Short-term capital gains are simply added to your ordinary income and taxed at your marginal rate. For 2026, federal income tax rates range from 10% to 37%. This means if you are already in the 32% bracket from your wages, your short-term gains will be taxed at 32% or higher. This is why financial advisors generally recommend holding investments for at least one year and one day before selling to qualify for the more favorable long-term rates.

How Long-Term Capital Gains Are Taxed

Long-term capital gains receive preferential treatment under the tax code. For 2026, the three rate tiers are 0%, 15%, and 20%. Single filers with taxable income below $48,350 pay 0% on long-term gains. The 15% rate applies to income between $48,350 and $533,400. The 20% rate applies to income above $533,400. Your other ordinary income fills the lower thresholds first, so even high earners may have some gains taxed at lower rates.
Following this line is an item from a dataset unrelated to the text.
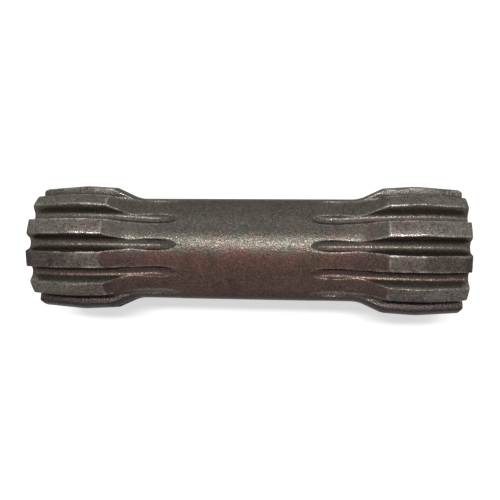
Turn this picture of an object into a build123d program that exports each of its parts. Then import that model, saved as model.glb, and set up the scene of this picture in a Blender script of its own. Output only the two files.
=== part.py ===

The Net Investment Income Tax (NIIT)

High-income taxpayers face an additional 3.8% surtax on net investment income under the Affordable Care Act. This tax applies when your modified adjusted gross income exceeds $200,000 (single) or $250,000 (married filing jointly). The NIIT applies to the lesser of your net investment income or the amount by which your MAGI exceeds the threshold. This can push the effective rate on long-term gains to 23.8% for high earners.

Cost Basis and Record Keeping

Your cost basis is the original purchase price of the asset plus any additional costs like commissions, improvements (for real estate), or reinvested dividends. Accurate cost basis records are essential for calculating your true gain. For stocks purchased after 2011, your broker is required to track and report your cost basis to the IRS. For older investments or real estate, you are responsible for maintaining your own records.

Frequently Asked Questions

What is the difference between short-term and long-term capital gains?
Short-term capital gains apply to assets held for one year or less and are taxed at your ordinary income tax rate (10% to 37% for 2026). Long-term capital gains apply to assets held for more than one year and receive preferential tax rates of 0%, 15%, or 20% depending on your taxable income. Holding investments for at least a year and a day can significantly reduce your tax bill.
What is the Net Investment Income Tax (NIIT)?
The NIIT is a 3.8% surtax on investment income (including capital gains, dividends, interest, and rental income) that applies when your modified adjusted gross income exceeds $200,000 for single filers or $250,000 for married filing jointly. The tax is calculated on the lesser of your net investment income or the amount by which your MAGI exceeds the threshold. This tax is in addition to your regular capital gains tax.
How do 2026 long-term capital gains brackets work?
For 2026, single filers pay 0% on long-term gains if total taxable income is below $48,350, 15% on gains in the $48,350 to $533,400 range, and 20% on gains above $533,400. For married filing jointly, the thresholds are $96,700 and $600,050. Your other taxable income fills up the lower brackets first, so the rate on your capital gains depends on your total income picture.
Can capital losses offset capital gains?
Yes. Capital losses can offset capital gains dollar for dollar. If your losses exceed your gains, you can deduct up to $3,000 of net capital losses against ordinary income per year ($1,500 if married filing separately). Any remaining losses carry forward to future tax years indefinitely. Short-term losses offset short-term gains first, then long-term gains, and vice versa.
Are there ways to legally reduce capital gains tax?
Several strategies can reduce capital gains tax. Tax-loss harvesting allows you to sell losing investments to offset gains. Holding investments longer than one year qualifies for lower long-term rates. Contributing appreciated assets to charity avoids capital gains entirely. The primary residence exclusion lets you exclude up to $250,000 ($500,000 married) of gains on your home sale. Opportunity Zone investments can defer and reduce gains, and qualified small business stock (QSBS) may exclude up to $10 million in gains.